Eve et sa beauté se détachent trop dans la tapisserie d’une banale banlieue, elles ne sauraient y trouver leur place. Au cours d’une pathétique scène de séduction, Eve apparaît ivre, en robe de soirée, au sommet des escaliers de la cave où Kat se retrouve avec son petit ami. Elle mime une divinité qui descendrait de l’Olympe pour rendre visite aux mortels, mais elle ne parvient qu’à faire des gestes de poupée désarticulée. Face à elle, Brock est un mari pataud, incapable d’entretenir la flamme du désir et se laissant lamentablement humilier. Surtout, sa fille lui renvoie son reflet en négaitf. L’adolescente entre dans sa peau d’adulte, elle plait aux garçons, elle a ses premiers rapports sexuels : voilà de quoi déclencher la jalousie et la fureur de la mère. Dans ce petit théâtre, chacun joue la comédie qu’il est censé jouer. Après la disparition, Kat se rend ainsi chez une psy et décrit les séances comme un jeu de rôle joué sans conviction entre le docteur et sa patiente.
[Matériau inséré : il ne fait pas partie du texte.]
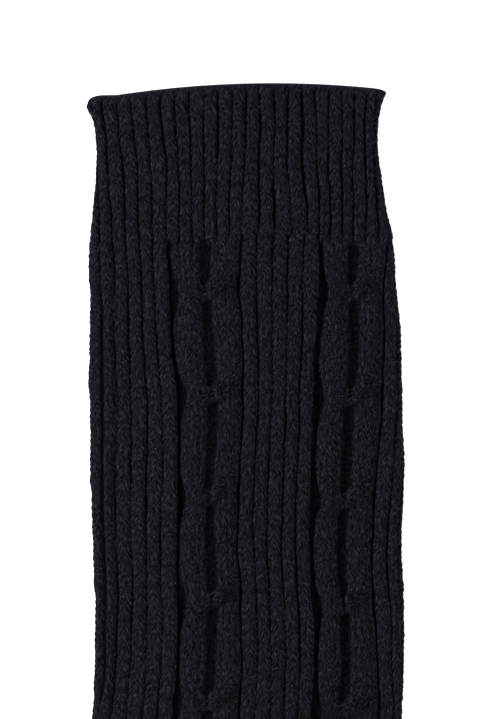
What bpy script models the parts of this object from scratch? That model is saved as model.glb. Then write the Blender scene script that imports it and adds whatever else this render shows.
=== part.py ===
"""A knitted knee sock, lying flat on its side: cuff, leg, heel, foot and toe.

Metres, +Z up. The sock lies on the plane z = 0, its mouth towards +Y and its toe towards -X, so the
leg runs along Y and the foot along X. The tube is followed by one coordinate, the way, which counts
metres down the straight leg, then degrees round the ankle bend, then metres along the foot. Every
section runs from the shin and instep fold, over the upper layer, to the calf and sole fold, and back
under the lower layer. A place round the section is counted in ribs.
"""

import math

import bpy
import numpy as np
from mathutils import Matrix

# Overall sizes
SOCK_LENGTH = 0.378  # crest of the mouth to the sole
FOOT_LENGTH = 0.235  # back of the heel to the tip of the toe
LEG_WIDTH = 0.1045  # flat width of the leg
ANKLE_WIDTH = 0.094  # flat width above the heel
FOOT_WIDTH = 0.092  # flat width of the foot
CUFF_HEIGHT = 0.050
TOE_LENGTH = 0.048
INSTEP_RADIUS = 0.045  # bend of the instep fold
HEEL_SQUARENESS = 5.0  # exponent of the heel's rounded corner: 2 is round, more is squarer

# The flattened tube
FOLD_THICKNESS = 0.0095  # both layers at the folded edges
CROWN = 0.0045  # how much higher the upper layer lies in the middle
WALL = 0.0026  # thickness of the knit
RIB_DEPTH = 0.0010  # valley between two ribs
CABLE_DEPTH = 0.0014  # valley beside and between cable columns
PIECE_GAP = 0.0003

# The knitted pattern, counted in ribs round the tube
RIBS_ROUND = 48
BLOCK_RIBS = 5  # ribs in a block between two cable panels
COLUMN_RIBS = 3  # a cable column is as wide as this many ribs
EDGE_RIBS = 4  # ribs of the right block that turn round the calf fold
PLAIN_CELLS = 8  # cells of the lower layer, which is pressed smooth
FIRST_CROSSING = 0.064  # mouth to the first cable crossing
CABLE_PITCH = 0.035  # from one crossing to the next
CROSSING_LENGTH = 0.008
CROSSING_CLOSED = 0.75  # share of the cable valley that a crossing fills

# The look of the knit
NAVY = (0.012, 0.013, 0.020)
ROUGHNESS = 0.9
SHARP_ANGLE = 50.0  # edges sharper than this, in degrees, are shaded sharp

# The mouth and the heel
MOUTH_ARCH = 0.004  # rise of the courses in the middle of the mouth
MOUTH_ARCH_FADES = 0.150  # where the courses have become straight
MOUTH_CREST = 0.0084  # distance of the crest from the leg's middle line, towards the calf
HEEL_SPREAD = 25.6  # half of the heel pocket's angle at the fold, in degrees of the bend
HEEL_TIP = 1.0  # the same at the pocket's tips
BEND = 90.0  # degrees from the leg to the foot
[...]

Au final, les thématiques d’Araki reprennent le dessus. Le cinéaste modifie la fin par rapport au roman pour accentuer plus encore la comédie des faux-semblants et tordre le cou aux idées reçues sur l’identité sexuelle. Tout en refusant de jouer le disque de ses anciens films, il reste fidèle à lui-même. Seulement, il s’ouvre à un autre univers et s’intéresse à une Amérique à l’apparence de banalité, comme en contrechamps au reste de sa filmographie. Or ceux qui habitent ce décor n’en sont pas moins, sinon plus désorientés que les ados tourmentés des opus précédents. Œuvre de la maturité ? Non, car l’œil d’Araki a toujours été mature. Les excès qui s’affichaient à l’écran étaient toujours pris dans un regard, lui, d’une grande sérénité.

Alors certes, il faut gratter un peu pour retrouver dans White Bird l’univers du réalisateur. Mais du reste, aimer un cinéaste, ce n’est pas en attendre toujours le même refrain, c’est être attentif aux nouvelles voies qu’il emprunte. Baignée dans une atmosphère cottoneuse, la rencontre du réalisateur avec l’univers de Laura Kashischke est l’occasion de saisir une autre facette de l’adolescence américaine, et d’ouvrir un nouveau chapitre dans son œuvre.